Residente, Ricky Martin and Bad Bunny perform at the 2019 Latin GRAMMY Awards
Photo: Rich Fury/Getty Images
RIAA Report: Latin Music Is Growing Faster Than The Overall U.S. Music Market
The Latin music industry had a landmark year in 2019. A new report from the Recording Industry Association Of America (RIAA) shows that the U.S. Latin music industry "continued to grow at a faster rate than the overall market."
In its 2019 Year-End Latin Music Industry Revenue Report, made public this week (April 30), the RIAA reports that Latin music revenues in the U.S. grew 28 percent, to $554 million, last year, marking the highest figure the market has seen since 2006. Comparatively, the overall U.S. market grew 13 percent in the same year.
Unsurprisingly, streaming, the "dominant format in Latin music in the U.S.," according to the report, comprised 95 percent of total Latin music revenues in 2019; said revenues totaled $529 million, a 32 percent increase.
In the streaming category, paid subscriptions—Apple Music, Spotify Premium, Amazon Unlimited and the like—accounted for 65 percent of Latin streaming music revenues in the U.S. last year, while an additional 23 percent came from ad-supported streaming options like YouTube, Vevo and ad-supported Spotify, among other services. Digital and customized radio services, like Pandora, SiriusXM and other internet radio options, as well as SoundExchange distributions and related royalties rounded out the remaining streaming revenues.
Read: Los Angeles' First Permanent Latin Music Gallery Launches At GRAMMY Museum
Ultimately, Latin music accounted for 5 percent of the total recorded music business in the U.S. last year, which reached $11.1 billion; this marks an increase of 0.6 percent compared to the Latin music industry's total of 4.4 percent in 2018.
As Rolling Stone points out, despite Latin music's "notably higher ad-supported streaming revenue," the overall trends and statistics reported within the genre could signal a shift in streaming habits across the wider music market.
"Because Latin over-indexes so much on streaming, it's really a leading indicator for the market in terms of where things are going," Josh Friedlander, senior vice president of research and economics at RIAA, said in an interview with Rolling Stone. "All the trends that we're seeing in Latin are ahead of where they are in the market."

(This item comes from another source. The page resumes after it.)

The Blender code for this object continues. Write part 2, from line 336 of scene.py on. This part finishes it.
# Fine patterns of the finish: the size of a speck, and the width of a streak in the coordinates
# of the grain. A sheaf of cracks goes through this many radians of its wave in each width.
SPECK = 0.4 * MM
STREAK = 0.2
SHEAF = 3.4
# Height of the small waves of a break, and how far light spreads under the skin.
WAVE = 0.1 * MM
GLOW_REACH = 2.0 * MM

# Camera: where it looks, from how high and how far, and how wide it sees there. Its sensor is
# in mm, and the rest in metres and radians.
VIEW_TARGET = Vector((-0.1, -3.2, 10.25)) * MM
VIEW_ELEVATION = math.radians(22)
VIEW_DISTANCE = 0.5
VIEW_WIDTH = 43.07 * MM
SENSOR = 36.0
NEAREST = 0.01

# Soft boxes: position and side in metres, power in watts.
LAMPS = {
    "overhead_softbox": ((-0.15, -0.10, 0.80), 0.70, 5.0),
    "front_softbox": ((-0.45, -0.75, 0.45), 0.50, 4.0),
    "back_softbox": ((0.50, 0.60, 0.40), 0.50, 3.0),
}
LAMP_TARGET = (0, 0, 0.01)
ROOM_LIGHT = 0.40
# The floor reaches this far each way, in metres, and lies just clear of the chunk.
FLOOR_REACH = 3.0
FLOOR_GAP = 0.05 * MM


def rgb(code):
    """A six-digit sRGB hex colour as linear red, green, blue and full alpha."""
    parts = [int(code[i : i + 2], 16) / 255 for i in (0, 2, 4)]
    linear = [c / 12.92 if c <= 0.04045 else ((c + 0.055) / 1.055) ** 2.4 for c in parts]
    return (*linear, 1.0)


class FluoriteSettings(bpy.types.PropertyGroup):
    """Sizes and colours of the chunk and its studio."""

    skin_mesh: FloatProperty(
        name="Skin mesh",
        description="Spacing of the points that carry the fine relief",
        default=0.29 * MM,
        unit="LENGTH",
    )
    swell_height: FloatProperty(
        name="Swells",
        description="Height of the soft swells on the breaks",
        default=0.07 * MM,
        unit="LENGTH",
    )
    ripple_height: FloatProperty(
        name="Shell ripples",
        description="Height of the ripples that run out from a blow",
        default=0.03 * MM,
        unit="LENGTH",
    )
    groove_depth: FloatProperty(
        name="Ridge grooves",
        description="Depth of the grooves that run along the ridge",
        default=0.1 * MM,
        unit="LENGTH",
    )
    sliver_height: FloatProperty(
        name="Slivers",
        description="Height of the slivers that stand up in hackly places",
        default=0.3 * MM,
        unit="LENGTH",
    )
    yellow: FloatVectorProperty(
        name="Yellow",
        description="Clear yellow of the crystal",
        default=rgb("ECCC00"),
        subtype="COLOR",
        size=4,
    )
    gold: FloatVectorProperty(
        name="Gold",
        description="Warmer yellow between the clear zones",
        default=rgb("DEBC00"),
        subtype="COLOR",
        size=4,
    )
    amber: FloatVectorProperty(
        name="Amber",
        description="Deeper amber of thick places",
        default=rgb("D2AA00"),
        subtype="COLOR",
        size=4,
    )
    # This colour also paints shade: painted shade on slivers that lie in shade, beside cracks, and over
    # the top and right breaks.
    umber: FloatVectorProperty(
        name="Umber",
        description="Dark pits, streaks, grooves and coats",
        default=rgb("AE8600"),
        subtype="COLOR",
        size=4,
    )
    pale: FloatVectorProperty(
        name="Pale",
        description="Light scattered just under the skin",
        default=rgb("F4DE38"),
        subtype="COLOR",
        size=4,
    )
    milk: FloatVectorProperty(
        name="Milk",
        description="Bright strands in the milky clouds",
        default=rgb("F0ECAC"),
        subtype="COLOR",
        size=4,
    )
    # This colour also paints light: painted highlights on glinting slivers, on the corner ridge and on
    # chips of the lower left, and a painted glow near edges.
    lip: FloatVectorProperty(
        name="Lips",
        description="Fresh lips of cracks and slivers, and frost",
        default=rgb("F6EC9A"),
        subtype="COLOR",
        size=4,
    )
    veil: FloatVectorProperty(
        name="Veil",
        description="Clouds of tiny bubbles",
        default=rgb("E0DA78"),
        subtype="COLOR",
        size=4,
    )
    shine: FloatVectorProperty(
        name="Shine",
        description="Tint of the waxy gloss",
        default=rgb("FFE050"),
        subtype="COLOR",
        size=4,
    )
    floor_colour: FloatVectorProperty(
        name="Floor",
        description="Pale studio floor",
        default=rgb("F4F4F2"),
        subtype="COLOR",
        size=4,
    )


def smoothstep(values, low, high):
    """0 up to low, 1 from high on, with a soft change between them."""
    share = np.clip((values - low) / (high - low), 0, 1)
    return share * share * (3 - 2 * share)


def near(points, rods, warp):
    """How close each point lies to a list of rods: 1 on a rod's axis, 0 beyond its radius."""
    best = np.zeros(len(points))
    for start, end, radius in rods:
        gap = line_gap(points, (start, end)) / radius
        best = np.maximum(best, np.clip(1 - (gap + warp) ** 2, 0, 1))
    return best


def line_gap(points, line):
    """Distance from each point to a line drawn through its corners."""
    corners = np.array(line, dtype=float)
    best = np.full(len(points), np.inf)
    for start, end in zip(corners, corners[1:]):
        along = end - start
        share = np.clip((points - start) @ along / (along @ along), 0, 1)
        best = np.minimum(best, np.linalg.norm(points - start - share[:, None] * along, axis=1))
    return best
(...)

The latest RIAA report reflects a wave of continued growth within the Latin music market over the last three years. In 2017, Latin music saw its first growth since 2005, rising by 44 percent by the mid-year, while urban Latin music dominated streaming services in 2018. By 2019, Latin music ranked as the fifth-most-popular genre in America, in terms of album consumption.